今年で22周年となる綺羅乃湯、源泉が砂利の駐車場の下にあり、循環利用とコージェネレーション利用で、出来る限り環境に優しく運用されています。

(週末には予約で埋まるという家族風呂。1回毎にお湯を張り替えています。)

最近ではロウリュウ(サウナ)や、家族風呂利用のお客様が増えてきています。ニセコ町で作られているアロマオイルを利用したり、家族風呂のシャワーヘッドを話題の製品にしたりと工夫されています。大勢が利用し水を使う設備は維持管理が大変だと言われますが、「清潔感があるお風呂にしたい」という想いで、綺羅乃湯メンバー全員が対応しているといいます。綺羅乃湯の皆さんやメンテナンスに来ている方とのやり取りを見ていると「あとで寄ってね」と暖かい雰囲気に包まれています。

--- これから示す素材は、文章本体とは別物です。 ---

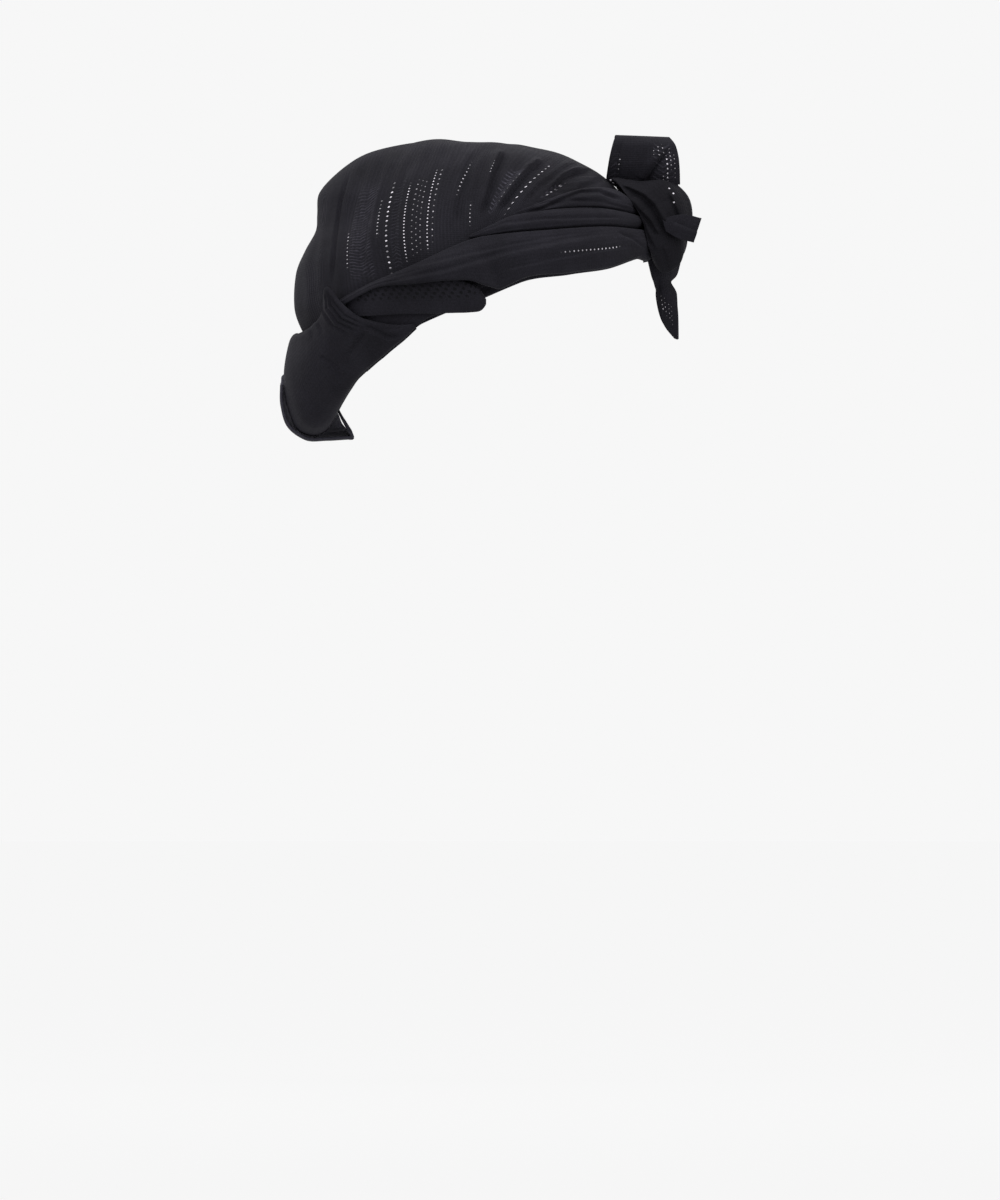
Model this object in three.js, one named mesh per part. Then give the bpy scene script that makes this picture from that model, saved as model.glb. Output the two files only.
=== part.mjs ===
// A black lace-knit durag, wound and tied with a half bow at the forehead.
// Millimetres, +Z up. The wearer looks along -Y and the wearer's right is -X.
// The origin is the inside of the crown at the top of the head.
import * as THREE from "three";

// Driving sizes
const headCentre = { y: 0, z: -75 }; // the middle of the head, straight below the origin
const headTilt = 25; // degrees that the wrap leans back: its rim is high in front, low at the nape
const clothWall = 1.6; // the lace crown
const layerGap = 0.45; // air between two layers of cloth
const tieWall = 1.8; // a single layer of tie

// Distance from the middle of the head to the outside of the crown, by rise above the tilted rim plane.
const crownShape = [
  { rise: -20, front: 84, side: 72.0, back: 88 },
  { rise: -10, front: 86, side: 73.5, back: 91 },
  { rise: 0, front: 88.5, side: 75.0, back: 93 },
  { rise: 10, front: 88, side: 76.5, back: 95 },
  { rise: 20, front: 86, side: 78.0, back: 97.8 },
  { rise: 30, front: 83, side: 79.5, back: 97.2 },
  { rise: 38, front: 81, side: 80.3, back: 94.4 },
  { rise: 45, front: 79.3, side: 80.7, back: 91.8 },
  { rise: 50, front: 78.3, side: 81.0, back: 94.2 },
  { rise: 56, front: 76.8, side: 81.2, back: 98.0 },
  { rise: 63, front: 76.6, side: 81.6, back: 97.0 },
  { rise: 70, front: 77.6, side: 82.5, back: 95.2 },
  { rise: 80, front: 81.5, side: 83.5, back: 89.7 },
  { rise: 90, front: 84.5, side: 84.5, back: 84.5 },
];

// Pleats of the crown, seen from the side: the foot of each, how far it leans forward for each mm up,
// and its cut.
const pleats = [
  { name: "back", footForward: -78, footZ: -70, lean: 0.15, depth: 1.6, halfWidth: 4.0 },
  { name: "middle", footForward: -15, footZ: -43, lean: 0.27, depth: 1.3, halfWidth: 4.5 },
  { name: "fore", footForward: 1.5, footZ: -35, lean: 0.31, depth: 2.2, halfWidth: 5.0 },
  { name: "slant", footForward: 7.5, footZ: -35, lean: 0.86, depth: 2.4, halfWidth: 5.0 },
  { name: "brow", footForward: 33.5, footZ: -24.5, lean: 1.6, depth: 2.0, halfWidth: 4.5 },
];

// The pleats fade towards the middle of the head, over this distance from the middle plane.
const pleatFade = { from: 8, over: 26, least: 0.15 };

const radians = THREE.MathUtils.degToRad;
const clamp = THREE.MathUtils.clamp;

// The rows of a table as objects, from the names of its columns.
function table(columns, ...rows) {
  const names = columns.split(" ");
  return rows.map((row) => Object.fromEntries(names.map((name, k) => [name, row[k]])));
}

// Value of one column of a table at a place between its rows, with smooth slopes that never overshoot.
function along(rows, by, column, at) {
  const last = rows.length - 1;
  if (at <= rows[0][by]) return rows[0][column];
  if (at >= rows[last][by]) return rows[last][column];
  let k = 0;
  while (rows[k + 1][by] < at) k += 1;
  const slope = (i) => (rows[i + 1][column] - rows[i][column]) / (rows[i + 1][by] - rows[i][by]);
  const tangent = (i) => {
    if (i === 0) return slope(0);
    if (i === last) return slope(last - 1);
    const before = slope(i - 1);
    const after = slope(i);
    return before * after <= 0 ? 0 : (2 * before * after) / (before + after);
  };
  const span = rows[k + 1][by] - rows[k][by];
  const t = (at - rows[k][by]) / span;
  const a = rows[k][column];
  const b = rows[k + 1][column];
  return (
    a * (1 + 2 * t) * (1 - t) ** 2 +
    b * t * t * (3 - 2 * t) +
    span * (tangent(k) * t * (1 - t) ** 2 - tangent(k + 1) * t * t * (1 - t))
  );
}

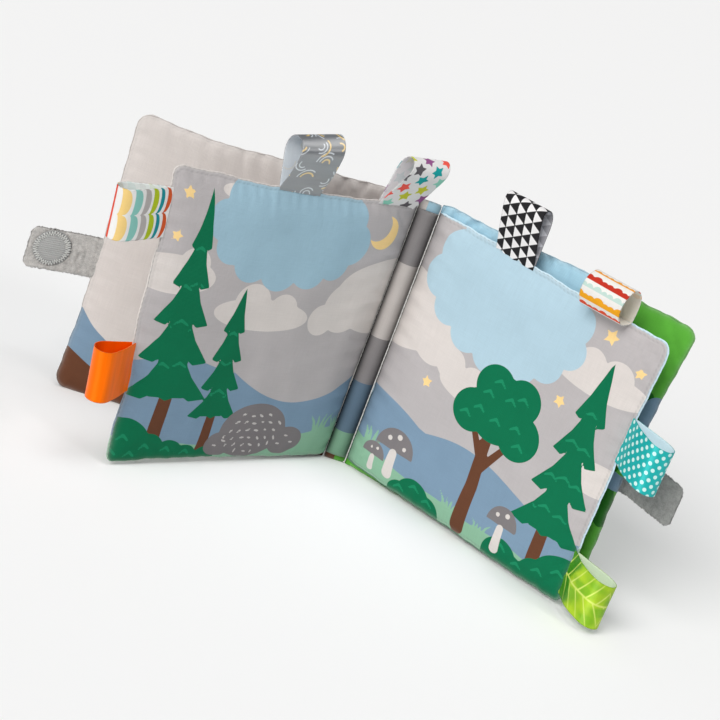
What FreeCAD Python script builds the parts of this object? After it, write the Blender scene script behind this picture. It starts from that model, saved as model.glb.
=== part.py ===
import FreeCAD, Part
import math, os
import Sketcher

# Soft cloth book standing open on its bottom edges.  Millimetres, +Z up.
# The spine runs up the Z axis, the open side faces -Y.  The origin is in the
# middle of the cover spine's foot.  Two lines of thread, at x = -seam_x and
# x = +seam_x, join the outer spread (covers) to the inner leaf (pages), and
# every panel swings about one of them.

doc = FreeCAD.newDocument("soft_book")
V = FreeCAD.Vector

# ---------------------------------------------------------------- dimensions
DIMS = [
    # spine and seams
    ("seam_x", 6.3), ("seam_y", -1.25), ("thread_rad", 0.5),
    ("inner_puff", 3.3), ("cover_puff", 2.25), ("strip_half", 5.75),
    # panel sizes
    ("page_wide", 153.2), ("page_tall", 152.0), ("page_lift", 2.7),
    ("cover_wide", 156.4), ("cover_tall", 160.0),
    ("panel_start", 2.5), ("panel_gap", 0.25), ("start_thick", 2.25),
    ("edge_thick", 2.0), ("taper", 8.0), ("fill_out", 2.4), ("fill_in", 1.2),
    ("corner_rad", 7.0),
    # how far each panel is turned towards the reader at rest, in degrees, and
    # the extra turn at its foot (the head turns as much the other way)
    ("page_left_turn", 38.2), ("page_left_twist", 4.5),
    ("page_right_turn", 38.2), ("page_right_twist", 0.0),
    ("cover_left_turn", 9.9), ("cover_left_twist", 0.0),
    ("cover_right_turn", 31.8), ("cover_right_twist", 2.0),
    # bow of each panel towards the reader, at its foot and at its head
    ("page_left_bow_foot", 0.8), ("page_left_bow_head", 3.4),
    ("page_right_bow_foot", -1.4), ("page_right_bow_head", -1.6),
    ("cover_left_bow_foot", 4.2), ("cover_left_bow_head", 9.0),
    ("cover_right_bow_foot", -3.2), ("cover_right_bow_head", -5.2),
    # ribbon loops: all are cut from ribbon of one width
    ("ribbon_wide", 25.4), ("ribbon_thick", 0.6), ("fold_rad", 0.8),
    # felt closure tabs
    ("tab_wide", 23.0), ("tab_thick", 1.8), ("tab_round", 3.0),
    ("tab_left_long", 36.5), ("tab_right_long", 29.5),
    ("disc_rad", 10.0), ("disc_thick", 0.8),
]
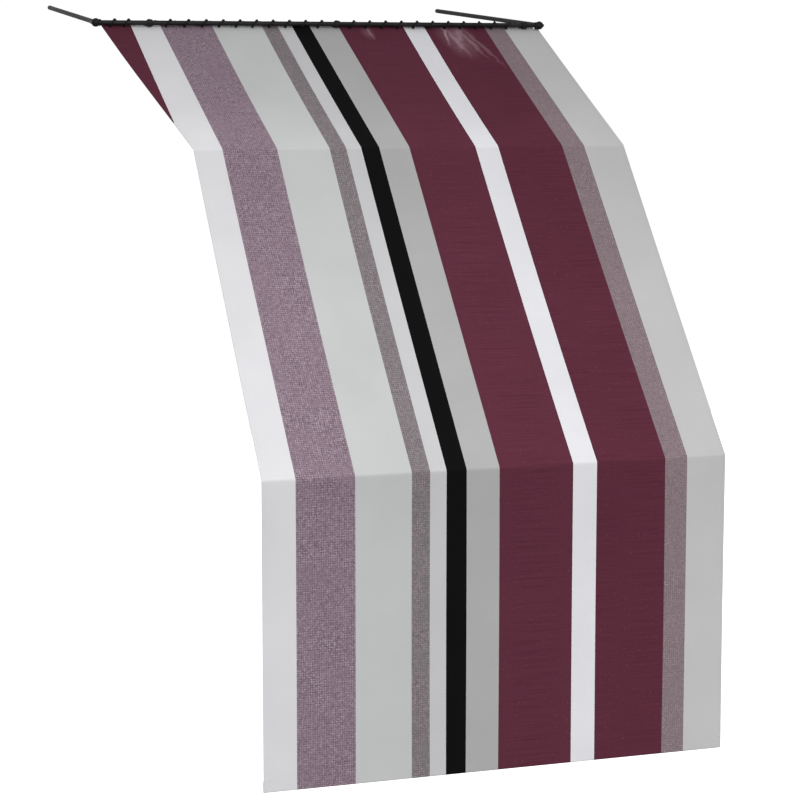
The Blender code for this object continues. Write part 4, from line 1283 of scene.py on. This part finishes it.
# %% [markdown]
# ## Holes for the eyelets
# Each eyelet goes through the cloth. The faces near its centre are divided finely
# and the innermost are removed. The ragged rim hides between the eyelet's barrel
# and its flange, as the punched rim does on the real hem.

# %% Punching the eyelet holes
HOLE_RADIUS = 0.0049
for x in eyelets:
    centre = cloth_point(x, -EYELET_BACK)
    near = [face for face in bm.faces if (face.calc_center_median() - centre).length < 0.0095]
    bmesh.ops.subdivide_edges(bm, edges=list({edge for face in near for edge in face.edges}), cuts=3,
                              use_grid_fill=True)
    inner = [face for face in bm.faces if (face.calc_center_median() - centre).length < HOLE_RADIUS]
    bmesh.ops.delete(bm, geom=inner, context="FACES")
bmesh.ops.triangulate(bm, faces=[face for face in bm.faces if len(face.verts) > 4])
cloth = bare(bm, "striped_cloth")
bm = bmesh.new()
bm.from_mesh(cloth.data)
bmesh.ops.recalc_face_normals(bm, faces=bm.faces)
bm.to_mesh(cloth.data)
bm.free()
dress(cloth, STRIPED_CANVAS, ["cloth"], 80)
thickness = cloth.modifiers.new("thickness", "SOLIDIFY")
thickness.thickness = 0.0009
thickness.offset = 0
thickness.use_even_offset = True
thickness.thickness_clamp = 1.0
print("cloth", len(cloth.data.polygons), "faces before its thickness")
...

駅前だけではなく、ニセコ町の様々な活動のハブとなっている小貫さん、そして綺羅乃湯。これからも楽しいアイデアの受け皿となり、発信拠点となっていってくれると思います。

プロフィール
Photo:高橋 達朗

綺羅乃湯 支配人

小貫 理

ニセコ町出身。高校までをニセコ町で過ごし、卒業後は札幌のホテルに就職。フロント業務や経理の仕事に携わる。ニセコ町の入浴施設である綺羅乃湯の設立をきっかけにニセコ町に戻り、同所で勤め始める。施設運営にかかるさまざまな業務を日々行いながら、地域を盛り上げていくために、綺羅乃湯周辺でさまざまなイベントを企画・開催。地元の人々と協力しながら、地域内外の人に喜ばれるような場を提供している。